I don't even know where to begin with this statement. Sigh.
HiTempguy wrote:
Giant Purple Snorklewacker wrote:
Heh, now the gas drillers are destroying the countryside with thousands huge pump rigs but fixing all the old dirt roads to accomodate tanker trucks full of chemicals and frack waste.
I don't even know where to begin with this statement. Sigh.
I know where this is going. I'm not a moderator or anything, but we should probably knock it off and post about what the thread is about. Friendly suggestion
All you have to do is go to Volcano national park in Hawaii to see how quickly nature takes back totally devastated land. Hell, Hawaii itself is just blobs of old molten rock that nature has taken back.
PHeller wrote:
So long as your not building things on top of the soil, mother nature is pretty good at recovery.
For some reason I always think of these when I hear things like this.
The Oregon trail ruts. The last time these were traveled on was the 1860's. Pretty cool stuff.
Twin_Cam wrote:
I know where this is going. I'm not a moderator or anything...
Are you a soothsayer?
Google Centralia, PA. We love to embrace a cash industry to our own detriment.
There are whole massive areas here that look like Mad Max was filmed nearby. Scorched earth and subsidence was all the rage with coal barons. I think the gas industry is oly interested in poisoning the water supply. :)
Giant Purple Snorklewacker wrote:
Twin_Cam wrote:
I know where this is going. I'm not a moderator or anything...
Are you a soothsayer?
Google Centralia, PA. We love to embrace a cash industry to our own detriment.
There are whole massive areas here that look like Mad Max was filmed nearby.
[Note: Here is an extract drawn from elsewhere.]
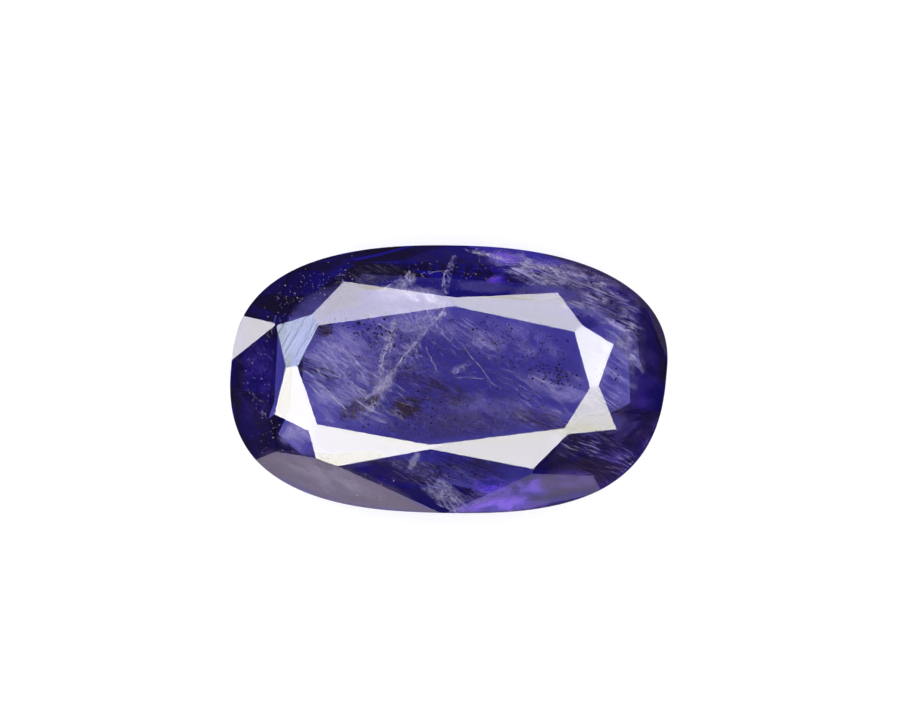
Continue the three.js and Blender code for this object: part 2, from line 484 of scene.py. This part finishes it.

Scorched earth and subsidence was all the rage with coal barons. I think the gas industry is oly interested in poisoning the water supply. :)
It's particularly sad, because Pennsylvania is full of some really gorgeous countryside.
This is the private planned community I live in. It is built on reclaimed strip mined land. Wherever it was really deep they made little lakes, sold lakefront lots, and made tons of money.